Goal => Copy each line where the word "attach" occurs.

Material provided =>

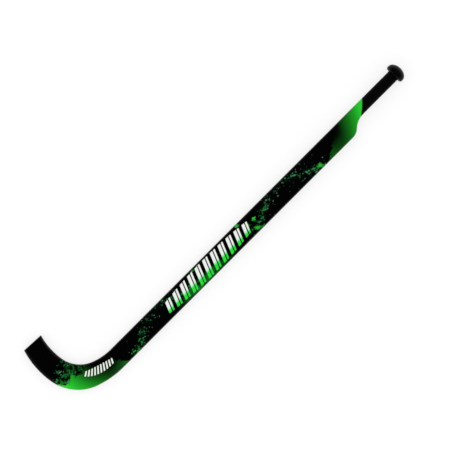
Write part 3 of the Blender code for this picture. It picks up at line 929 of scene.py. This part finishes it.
body = bmesh.new()
bore = (BORE_HALF_WIDTH, BORE_HALF, BORE_ROUND)
outside = (HANDLE_WIDTH / 2, GRIP_HALF, GRIP_ROUND)
straight_x = rake_inner_x + SQUARE_ABOVE_RAKE
seat_x = KNOB_SEAT_X - SLEEVE_SEAM
rings = [add_sleeve_ring(body, bore, 0.0, SLEEVE_SEAM, 0.0)]
for step in range(LIP_STEPS + 1):
    angle = QUARTER_TURN * step / LIP_STEPS
    half = GRIP_LIP_HALF + (GRIP_HALF - GRIP_LIP_HALF) * math.sin(angle)
    radius = EDGE_ROUND + (GRIP_ROUND - EDGE_ROUND) * math.sin(angle)
    offset = SLEEVE_SEAM + GRIP_LIP_ROUND * (1 - math.cos(angle))
    rings.append(add_sleeve_ring(body, (HANDLE_WIDTH / 2, half, radius), 0.0, offset, 0.0))
for step in range(1, WEDGE_STEPS + 1):
    square = step / WEDGE_STEPS
    x = offset + square * (straight_x - offset)
    rings.append(add_sleeve_ring(body, outside, square, x, 0.0))
groove_profile = [(-away, deep) for away, deep in GROOVE_FLANK]
groove_profile += reversed(GROOVE_FLANK[:-1])
for number in range(GROOVE_COUNT):
    groove_x = straight_x + GROOVE_START + number * GROOVE_PITCH
    for away, deep in groove_profile:
        rings.append(add_sleeve_ring(body, outside, 1.0, groove_x + away, deep))
for share in SLEEVE_END_SHARES:
    drop = SLEEVE_END_ROUND * (1 - math.sqrt(1 - share * share))
    section = (HANDLE_WIDTH / 2 - drop, GRIP_HALF - drop, GRIP_ROUND - drop)
    x = seat_x - SLEEVE_END_ROUND * (1 - share)
    rings.append(add_sleeve_ring(body, section, 1.0, x, 0.0))
rings.append(add_sleeve_ring(body, bore, 1.0, seat_x, 0.0))
close_rings(body, rings + rings[:1])
sleeve = add_piece("ribbed_grip_sleeve", body)
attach(sleeve, "root")
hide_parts("grip_sleeve")

# Moulded rubber: dull and almost black. A grain from the mould's blasted wall breaks up the light,
# and the hand has polished it a little in patches. The grain is drawn at three times its real
# 0.15 mm, which would be too fine to see.

RUBBER_BLACK = linear("#020202")
RUBBER_GRAIN_MM = 0.45
RUBBER_GRAIN_DEPTH = 0.00006
HANDLED_PATCH_MM = 14.0
HANDLED = {"From Min": 0.35, "From Max": 0.68}


def make_moulded_rubber(name, worn, polished, dull, sheen):
    """Rubber with patches that were handled. worn is their colour, polished and dull are the
    roughness there and elsewhere, and sheen is how much light the surface throws back."""
    material, tree, shader = start_material(name)
    place = add_stick_place(tree)
    grain = {"Vector": place, "Scale": 1 / RUBBER_GRAIN_MM, "Detail": 3.0}
    grain = add_node(tree, "TexNoise", grain)
    patches = {"Vector": place, "Scale": 1 / HANDLED_PATCH_MM, "Detail": 4.0}
    patches = add_node(tree, "TexNoise", patches)
    handled = add_node(tree, "MapRange", {"Value": patches, **HANDLED})
    colour = {"Factor": handled, "A": RUBBER_BLACK, "B": linear(worn)}
    colour = add_node(tree, "Mix", colour, data_type="RGBA")
    polish = add_node(tree, "MapRange", {"Value": handled, "To Min": dull, "To Max": polished})
    bump = {"Height": grain, "Distance": RUBBER_GRAIN_DEPTH, "Strength": 0.7}
    bump = add_node(tree, "Bump", bump)
    rubber = {
        "Base Color": colour,
        "Roughness": polish,
        "IOR": 1.52,
        "Specular IOR Level": sheen,
        "Normal": bump,
    }
    set_inputs(tree, shader, rubber)
    return material


grip_rubber = make_moulded_rubber(
    "moulded_grip_rubber", worn="#050505", polished=0.50, dull=0.64, sheen=0.11
)
sleeve.data.materials.append(grip_rubber)

# End knob: a mushroom moulded of harder, smoother rubber, pushed over the end of the tang down to
# the sleeve. It has a low crown, a rolled rim and a fine bead where the halves of its mould met.

KNOB_RADIUS = 0.0195
KNOB_RIM_RADIUS = 0.0193
KNOB_RIM_ROUND = 0.0040
KNOB_RIM_DROP = 0.0004
KNOB_SEAT_RADIUS = 0.0127
KNOB_SEAT_SLOPE = (0.0006, 0.0001)
KNOB_BEAD = 0.0001
KNOB_BEAD_PROFILE = ((4, 0), (1.5, 0.9), (0, 1), (-1.5, 0.9), (-4, 0))
KNOB_SOCKET_DEPTH = 0.0120
KNOB_MOUTH_ROUND = 0.0003
KNOB_SIDES = 96
CROWN_STEPS = 20
RIM_STEPS = 8


def socket_reach(turn):
    """How far the tang's socket reaches from the knob's axis, at a turn round it."""
    y = abs(math.cos(turn))
    z = abs(math.sin(turn))
    corner_y = BORE_HALF_WIDTH - BORE_ROUND
    corner_z = BORE_HALF - BORE_ROUND
    if z * BORE_HALF_WIDTH <= corner_z * y:
        return BORE_HALF_WIDTH / y
    if y * BORE_HALF <= corner_y * z:
        return BORE_HALF / z
    middle = y * corner_y + z * corner_z
    return middle + math.sqrt(middle**2 + BORE_ROUND**2 - corner_y**2 - corner_z**2)


crown_height = KNOB_HEIGHT - KNOB_WIDEST_HEIGHT
crown_radius = KNOB_RADIUS - KNOB_BEAD
knob_profile = []
for step in range(1, CROWN_STEPS):
    angle = QUARTER_TURN * step / CROWN_STEPS
    height = KNOB_WIDEST_HEIGHT + crown_height * math.cos(angle)
    knob_profile.append((crown_radius * math.sin(angle), height))
for rise, swell in KNOB_BEAD_PROFILE:
    height = KNOB_WIDEST_HEIGHT + rise * KNOB_BEAD
    knob_profile.append((crown_radius + swell * KNOB_BEAD, height))
rim_height = KNOB_RIM_ROUND - KNOB_RIM_DROP
for step in range(RIM_STEPS + 1):
    angle = QUARTER_TURN * step / RIM_STEPS
    radius = KNOB_RIM_RADIUS - KNOB_RIM_ROUND * (1 - math.cos(angle))
    knob_profile.append((radius, rim_height - KNOB_RIM_ROUND * math.sin(angle)))
slope_out, slope_drop = KNOB_SEAT_SLOPE
knob_profile.append((KNOB_SEAT_RADIUS + slope_out, -slope_drop))
knob_profile.append((KNOB_SEAT_RADIUS, 0.0))

body = bmesh.new()
rings = []
turns = [4 * QUARTER_TURN * side / KNOB_SIDES for side in range(KNOB_SIDES)]
for radius, height in knob_profile:
    rings.append([(height, radius * math.cos(turn), radius * math.sin(turn)) for turn in turns])
for grow, height in ((KNOB_MOUTH_ROUND, 0.0), (0.0, KNOB_MOUTH_ROUND), (0.0, KNOB_SOCKET_DEPTH)):
    ring = []
    for turn in turns:
        reach = grow + socket_reach(turn)
        ring.append((height, reach * math.cos(turn), reach * math.sin(turn)))
    rings.append(ring)
seat = Vector((KNOB_SEAT_X, -HANDLE_WIDTH / 2, 0.0))
rings = [[body.verts.new(seat + Vector(spot)) for spot in reversed(ring)] for ring in rings]
close_rings(body, rings)
for ring, height in ((rings[0], KNOB_HEIGHT), (rings[-1][::-1], KNOB_SOCKET_DEPTH)):
    pole = body.verts.new(seat + Vector((height, 0.0, 0.0)))
    for i in range(KNOB_SIDES):
        body.faces.new((pole, ring[(i + 1) % KNOB_SIDES], ring[i]))
knob = add_piece("mushroom_end_knob", body)
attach(knob, "root")
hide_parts("end_knob")
knob_rubber = make_moulded_rubber(
    "moulded_knob_rubber", worn="#040404", polished=0.24, dull=0.40, sheen=0.08
)
knob.data.materials.append(knob_rubber)

# Floor: a wide sheet of white paper. Part of its white is its own colour under the lamps, which
# keeps the stick's soft shadow, and the rest is seen only by the camera and in reflections.

FLOOR_HALF_SIDE = 18.0
PULP_MM = 2.5
PULP_HEIGHT = 0.00005
PAPER_GLOW = 0.70
WHITE = linear("#FFFFFF")

floor_mesh = bpy.data.meshes.new("paper_floor")
floor_corners = [(-1, -1), (1, -1), (1, 1), (-1, 1)]
floor_corners = [(x * FLOOR_HALF_SIDE, y * FLOOR_HALF_SIDE, 0.0) for x, y in floor_corners]
floor_mesh.from_pydata(floor_corners, [], [(0, 1, 2, 3)])
floor = bpy.data.objects.new("paper_floor", floor_mesh)
bpy.context.scene.collection.objects.link(floor)


def add_seen_directly(tree):
    """1 for rays that show the surface as it is: from the camera, in gloss and through glass."""
    rays = add_node(tree, "LightPath", {}).outputs
    seen = rays["Is Camera Ray"]
    for ray in (rays["Is Glossy Ray"], rays["Is Transmission Ray"]):
        seen = add_node(tree, "Math", {0: seen, 1: ray}, operation="MAXIMUM")
    return seen


paper, tree, shader = start_material("white_paper")
paper_place = add_node(tree, "TexCoord", {}).outputs["Object"]
pulp = add_node(tree, "TexNoise", {"Vector": paper_place, "Scale": 1000 / PULP_MM, "Detail": 3.0})
paper_bump = add_node(tree, "Bump", {"Height": pulp, "Distance": PULP_HEIGHT, "Strength": 0.2})
glow = add_node(tree, "Math", {0: add_seen_directly(tree), 1: PAPER_GLOW}, operation="MULTIPLY")
sheet = {
    "Base Color": linear("#999999"),
    "Roughness": 1.0,
    "Specular IOR Level": 0.0,
    "Normal": paper_bump,
    "Emission Color": WHITE,
    "Emission Strength": glow,
}
set_inputs(tree, shader, sheet)
paper.cycles.emission_sampling = "NONE"
floor.data.materials.append(paper)

# Studio: an even grey room lights the stick from all round, and two large soft lamps, one past each
# end, give its curves a highlight. In reflections the walls are white and the ceiling is dark, so
# that black stays black seen from above.

ROOM_LEVEL = 0.91
CEILING = {"From Min": 0.1, "From Max": 0.3, "To Min": 1.0, "To Max": 0.02}

world = bpy.data.worlds.new("soft_studio")
world.use_nodes = True
bpy.context.scene.world = world
tree = world.node_tree
direction = add_node(tree, "TexCoord", {}).outputs["Generated"]
height = add_node(tree, "SeparateXYZ", {0: direction}).outputs["Z"]
room = add_node(tree, "MapRange", {"Value": height, **CEILING}, interpolation_type="SMOOTHSTEP")
level = {"Factor": add_seen_directly(tree), "A": ROOM_LEVEL, "B": room}
level = add_node(tree, "Mix", level, data_type="FLOAT")
set_inputs(tree, tree.nodes["Background"], {"Color": WHITE, "Strength": level})
world.cycles.sampling_method = "NONE"

LAMP_SIDE = 2.4
LAMP_AWAY = 3.0
LAMP_RISE = math.radians(45)
LAMP_WATTS = 6.5

for end, side in (("heel", -1), ("knob", 1)):
    light = bpy.data.lights.new(f"soft_lamp_{end}_end", "AREA")
    light.shape = "SQUARE"
    light.size = LAMP_SIDE
    light.energy = LAMP_WATTS
    lamp = bpy.data.objects.new(light.name, light)
    spot = LAMP_AWAY * Vector((side * math.cos(LAMP_RISE), 0.0, math.sin(LAMP_RISE)))
    lamp.location = spot
    lamp.rotation_euler = spot.to_track_quat("Z", "Y").to_euler()
    lamp.visible_camera = False
    bpy.context.scene.collection.objects.link(lamp)

# Camera: square to the face of the stick, from far enough away that the thickness hardly shows, and
# turned so that the handle points to the upper right.

CAMERA_DISTANCE = 4.838
CAMERA_TURN = math.radians(-45)
PICTURE_MIDDLE = Vector((0.3252, 0.01085, 0.0))

lens = bpy.data.cameras.new("camera")
lens.lens = 200.0
lens.sensor_width = 36.0
lens.clip_end = 100.0
camera = bpy.data.objects.new("camera", lens)
above_middle = Matrix.Translation(PICTURE_MIDDLE + Vector((0.0, 0.0, CAMERA_DISTANCE)))
camera.matrix_world = lying @ above_middle @ Matrix.Rotation(CAMERA_TURN, 4, "Z")
bpy.context.scene.collection.objects.link(camera)
bpy.context.scene.camera = camera
bpy.context.scene.view_settings.view_transform = "Standard"

bpy.context.view_layer.update()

Final answer =>
attach(sleeve, "root")
attach(knob, "root")